I've got a sparse matrix with a few elements. Now I would like to row normalize it. However, when I do this, it gets converted to a numpy array, which is not acceptable from a performance standpoint.

To make things more concrete, consider the following example:

x = csr_matrix([[0, 1, 1], [2, 3, 0]])  # sparse
normalization = x.sum(axis=1)  # dense, this is OK

x / normalization  # this is dense, not OK, can be huge

Is there an elegant way to do this without having to resort to for loops?

EDIT

Yes, this can be done using sklearn.preprocessing.normalize using 'l1' normalization, however, I have no wish to depend on sklearn.

Pavlin
  • 5,390
  • 6
  • 38
  • 51
  • See https://stackoverflow.com/questions/12305021/efficient-way-to-normalize-a-scipy-sparse-matrix – Warren Weckesser Mar 14 '18 at 20:18
  • ... and https://stackoverflow.com/questions/30260642/normalizing-matrix-row-scipy-matrix – Warren Weckesser Mar 14 '18 at 20:19
  • I have no wish to depend on either scikit learn or networkx.

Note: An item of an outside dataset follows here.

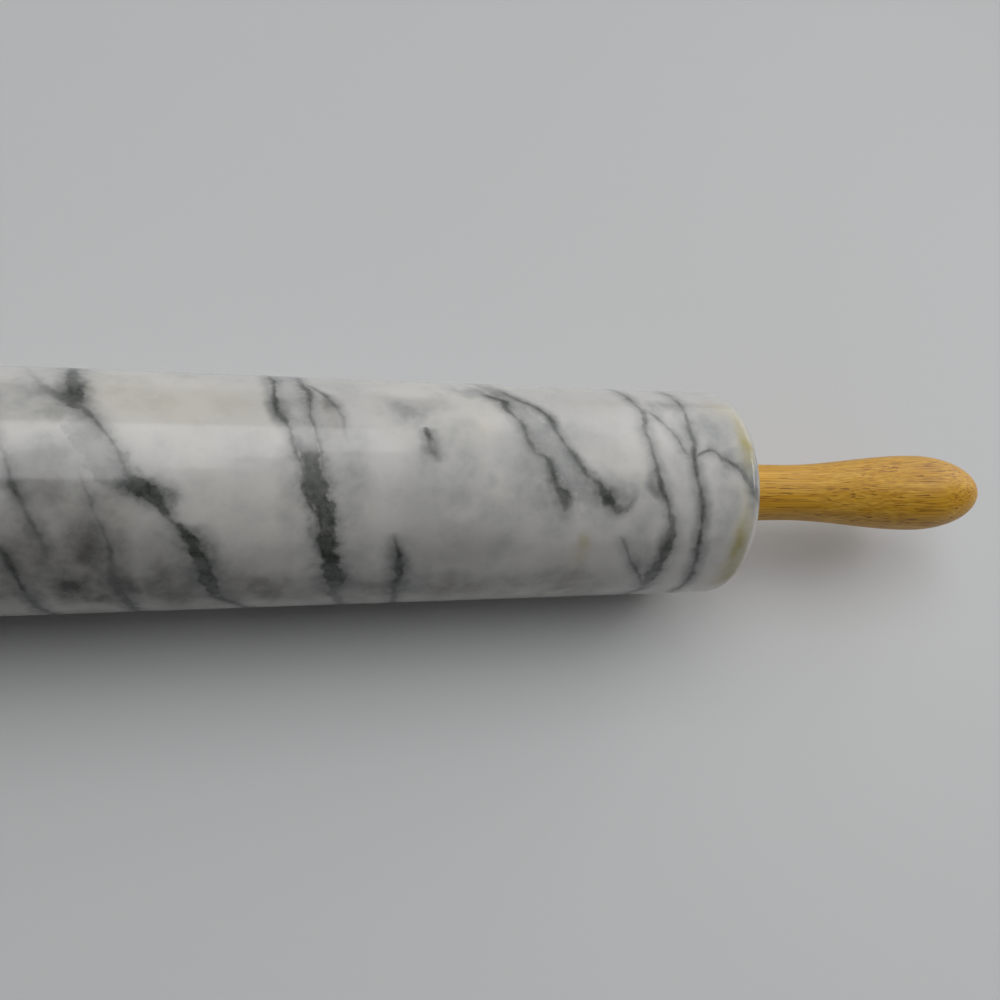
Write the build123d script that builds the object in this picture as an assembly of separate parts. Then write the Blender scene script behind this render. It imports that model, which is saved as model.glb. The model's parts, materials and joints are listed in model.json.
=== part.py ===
from build123d import *
from math import radians, tan
import os

# A marble rolling pin: a polished stone barrel that turns on a steel rod, with a turned wooden handle
# screwed on each end of the rod. The pin lies along X with its middle at the origin. Every piece is round
# about that axis, so each one is a section in the XY plane, with y as its radius, spun about X. The pieces
# of the left end are the mirror images of those of the right end. All sizes are in millimetres.

# Marble barrel
barrel_length = 254.0
barrel_diameter = 61.0
rim_rounding = 4.0
bore_diameter = 14.0
bore_mouth_chamfer = 0.5

# Nylon bushings, glued in the ends of the bore, with a flange on the barrel's end face
glue_gap = 0.05
bushing_depth = 20.0
bushing_lead_in = 1.0
flange_diameter = 20.0
flange_thickness = 1.5
flange_rounding = 0.4

# Steel rod, with a shoulder and a threaded stud at each end
rod_diameter = 8.0
running_clearance = 0.05
end_float = 0.4
shoulder_chamfer = 0.2
stud_diameter = 6.0
stud_length = 22.0
stud_tip_chamfer = 0.8

# Steel washers between the rod's shoulders and the handles
washer_diameter = 12.0
washer_hole_diameter = 6.4
washer_thickness = 1.6
washer_edge_chamfer = 0.2

# Brass inserts in the handles, in which the studs' threads run
insert_diameter = 9.0
insert_length = 14.0
insert_end_chamfer = 0.5
insert_groove_width = 2.5
insert_groove_depth = 0.6
thread_clearance = 0.05

# Wooden handles
handle_length = 98.1
neck_diameter = 17.6
neck_length = 22.5
neck_edge_rounding = 1.0
grip_diameter = 24.8
nose_length = 25.6
swell_easing_share = 1 / 3
pilot_diameter = 7.0
pilot_past_stud = 3.0
drill_point_angle = 118.0

# Places along the right half of the pin
barrel_end = barrel_length / 2
flange_face = barrel_end + flange_thickness
shoulder = flange_face + end_float
stud_tip = shoulder + stud_length
handle_face = shoulder + washer_thickness
handle_tip = handle_face + handle_length


def section(*corners):
    """The flat section of a turned piece, from its corners (place along the pin, radius)."""
    return make_face(Polyline(*corners, close=True))


def corner_at(face, place, radius):
    """The section's corner at this place along the pin and this radius."""
    return face.vertices().sort_by_distance((place, radius, 0))[0]


def turned(face):
    """The solid that the section makes when it is spun about the pin's axis."""
    return revolve(face, Axis.X)


def marble_barrel():
    """The stone cylinder, with rounded rims and a bore from end to end."""
    bore, outside = bore_diameter / 2, barrel_diameter / 2
    face = section((-barrel_end, bore), (barrel_end, bore), (barrel_end, outside), (-barrel_end, outside))
    for end in (-barrel_end, barrel_end):
        face = fillet(corner_at(face, end, outside), rim_rounding)
        face = chamfer(corner_at(face, end, bore), bore_mouth_chamfer)
    return turned(face)


def right_bushing():
    """A flanged nylon bushing in the right end of the bore, in which the rod turns."""
    inside = rod_diameter / 2 + running_clearance
    body = bore_diameter / 2 - glue_gap
    flange = flange_diameter / 2
    inner_end = barrel_end - bushing_depth
    face = section(
        (inner_end, inside),
        (flange_face, inside),
        (flange_face, flange),
        (barrel_end, flange),
        (barrel_end, body),
        (inner_end, body),
    )
    face = chamfer(corner_at(face, inner_end, body), bushing_lead_in)
    face = fillet(corner_at(face, flange_face, flange), flange_rounding)
    return turned(face)


def axle_rod():
    """The steel rod through the barrel, with a shoulder and a threaded stud at each end."""
    rod, stud = rod_diameter / 2, stud_diameter / 2
    face = section(
        (-stud_tip, 0),
        (stud_tip, 0),
        (stud_tip, stud),
        (shoulder, stud),
        (shoulder, rod),
        (-shoulder, rod),
        (-shoulder, stud),
        (-stud_tip, stud),
    )
    for side in (-1, 1):
        face = chamfer(corner_at(face, side * stud_tip, stud), stud_tip_chamfer)
        face = chamfer(corner_at(face, side * shoulder, rod), shoulder_chamfer)
    return turned(face)


def right_washer():
    """The steel washer that the right handle clamps against the rod's shoulder."""
    inside, outside = washer_hole_diameter / 2, washer_diameter / 2
    face = section((shoulder, inside), (handle_face, inside), (handle_face, outside), (shoulder, outside))
    for end in (shoulder, handle_face):
        face = chamfer(corner_at(face, end, outside), washer_edge_chamfer)
    return turned(face)


def right_insert():
    """The brass insert in the right handle, with a groove round its middle that the glue fills."""
    inside = stud_diameter / 2 + thread_clearance
    outside = insert_diameter / 2
    inner_end = handle_face + insert_length
    groove_start = handle_face + (insert_length - insert_groove_width) / 2
    groove_end = groove_start + insert_groove_width
    face = section(
        (handle_face, inside),
        (inner_end, inside),
        (inner_end, outside),
        (groove_end, outside),
        (groove_end, outside - insert_groove_depth),
        (groove_start, outside - insert_groove_depth),
        (groove_start, outside),
        (handle_face, outside),
    )
    for end in (handle_face, inner_end):
        face = chamfer(corner_at(face, end, outside), insert_end_chamfer)
    return turned(face)


def right_handle():
    """The turned handle: a straight neck, a swell to the grip and a round nose, drilled for its insert."""
    neck, grip = neck_diameter / 2, grip_diameter / 2
    insert_seat = insert_diameter / 2 + glue_gap
    pilot = pilot_diameter / 2
    swell_start = handle_face + neck_length
    swell_end = handle_tip - nose_length
    easing = swell_easing_share * (swell_end - swell_start)
    seat_end = handle_face + insert_length
    pilot_end = max(seat_end, stud_tip) + pilot_past_stud
    drill_point = pilot / tan(radians(drill_point_angle / 2))
    inside = Polyline(
        (handle_face, neck),
        (handle_face, insert_seat),
        (seat_end, insert_seat),
        (seat_end, pilot),
        (pilot_end, pilot),
        (pilot_end + drill_point, 0),
        (handle_tip, 0),
    )
    nose = EllipticalCenterArc((swell_end, 0), nose_length, grip, start_angle=0, arc_size=90)
    swell = Bezier(
        (swell_end, grip),
        (swell_end - easing, grip),
        (swell_start + easing, neck),
        (swell_start, neck),
    )
    face = make_face([inside, nose, swell, Line((swell_start, neck), (handle_face, neck))])
    face = fillet(corner_at(face, handle_face, neck), neck_edge_rounding)
    return turned(face)


os.makedirs("parts", exist_ok=True)
export_step(marble_barrel(), "parts/marble_barrel.step")
export_step(axle_rod(), "parts/axle_rod.step")
for name, make_right in (
    ("bushing", right_bushing),
    ("washer", right_washer),
    ("insert", right_insert),
    ("handle", right_handle),
):
    right_piece = make_right()
    export_step(right_piece, f"parts/right_{name}.step")
    export_step(mirror(right_piece, about=Plane.YZ), f"parts/left_{name}.step")
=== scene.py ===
# %% [markdown]
# # A marble rolling pin
# A rolling pin of this kind is a heavy stone barrel on a steel rod, with a wooden handle on each end. Two
# finishes carry its looks: polished marble with dark veins, and varnished hardwood with brown pores. The
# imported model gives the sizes, so this script makes finer meshes and the materials, and then sets up a
# camera, a table and soft light. The pin lies along X, and Z is up.

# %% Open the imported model
import json
import math

import bmesh
import bpy
from mathutils import Matrix, Vector
from mathutils.geometry import interpolate_bezier


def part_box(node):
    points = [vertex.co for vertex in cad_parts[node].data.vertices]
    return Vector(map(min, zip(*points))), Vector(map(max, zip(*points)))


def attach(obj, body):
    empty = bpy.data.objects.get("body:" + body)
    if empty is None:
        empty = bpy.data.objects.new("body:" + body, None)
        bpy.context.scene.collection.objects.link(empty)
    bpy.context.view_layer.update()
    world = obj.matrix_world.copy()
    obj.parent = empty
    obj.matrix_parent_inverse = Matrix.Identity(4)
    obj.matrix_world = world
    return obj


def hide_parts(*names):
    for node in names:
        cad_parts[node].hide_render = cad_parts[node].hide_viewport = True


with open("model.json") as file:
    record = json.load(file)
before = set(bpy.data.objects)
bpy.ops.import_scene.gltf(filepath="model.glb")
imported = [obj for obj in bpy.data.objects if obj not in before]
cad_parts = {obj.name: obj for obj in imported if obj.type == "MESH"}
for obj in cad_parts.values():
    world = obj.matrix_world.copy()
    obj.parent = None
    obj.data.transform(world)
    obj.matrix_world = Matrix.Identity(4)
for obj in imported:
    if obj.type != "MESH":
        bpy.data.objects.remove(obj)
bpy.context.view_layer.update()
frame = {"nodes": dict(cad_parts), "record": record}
MM = 0.001
barrel_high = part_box("marble_barrel")[1]
barrel_end = barrel_high.x
barrel_radius = barrel_high.z
straight_length = frame["record"]["mounts"][0]["dims"]["length_mm"] * MM
rim_rounding = barrel_end - straight_length / 2
print("barrel", round(2 * barrel_end / MM, 1), "mm long,", round(2 * barrel_radius / MM, 1), "mm across")
print("rounding of its rims", round(rim_rounding / MM, 2), "mm")

# %% [markdown]
# ## The camera
# The photograph was taken by hand from about 24 cm, so its perspective is strong: the barrel narrows to the
# right. The camera is set by what can be measured there. Its lens follows from the view's width in pixels,
# its distance from the barrel's width, and its turn from how fast the barrel's two edges draw together.

# %% Camera
IMAGE_PIXELS = 1000
SENSOR_MM = 36.0
focal_pixels = 870.0
camera_distance = 239.1 * MM
camera_past_middle = -13.0 * MM
camera_height_angle = math.radians(68)
camera_turn = math.radians(16.88)
camera_tip = math.radians(-0.53)
camera_roll = math.radians(0.12)


def turned_pair(first, second, angle):
    """Two directions at right angles, turned together so that the first moves towards the second."""
    turned_first = math.cos(angle) * first + math.sin(angle) * second
    return turned_first, math.cos(angle) * second - math.sin(angle) * first


forward = Vector((0, math.cos(camera_height_angle), -math.sin(camera_height_angle)))
right = Vector((1, 0, 0))
up = right.cross(forward)
camera_place = Vector((camera_past_middle, 0, 0)) - camera_distance * forward
forward, right = turned_pair(forward, right, camera_turn)
forward, up = turned_pair(forward, up, camera_tip)
right, up = turned_pair(right, up, camera_roll)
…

This is not very helpful. – Pavlin Mar 14 '18 at 20:24
  • 1
    *"I have no wish to depend on either scikit learn or networkx."* Well, if you put that in the question, then we would *know* that those suggestions are not helpful. We can't read your mind! – Warren Weckesser Mar 14 '18 at 20:27
  • You're right, I should've made that explicit. – Pavlin Mar 14 '18 at 20:28
  • The second answer in the suggested duplicate by 0x01 shows how to do it without scikit-learn. Also, the second answer in the second suggested duplicate by Warren Weckesser. – rayryeng Mar 14 '18 at 20:29
  • @rayryeng Yes, however it is done using nested for loops, something I did make explicit that I don't want to do. My question is simply whether there is an elegant solution for this using numpy or scipy to get the nice speed benefits of those. – Pavlin Mar 14 '18 at 20:32

1 Answers1

6

You can always use csr internals:

>>> import numpy as np
>>> from scipy import sparse
>>> 
>>> x = sparse.csr_matrix([[0, 1, 1], [2, 3, 0]]) 
>>> 
>>> x.data = x.data / np.repeat(np.add.reduceat(x.data, x.indptr[:-1]), np.diff(x.indptr))
>>> x
<2x3 sparse matrix of type '<class 'numpy.float64'>'
        with 4 stored elements in Compressed Sparse Row format>
>>> x.A
array([[0. , 0.5, 0.5],
       [0.4, 0.6, 0. ]])
Paul Panzer
  • 51,835
  • 3
  • 54
  • 99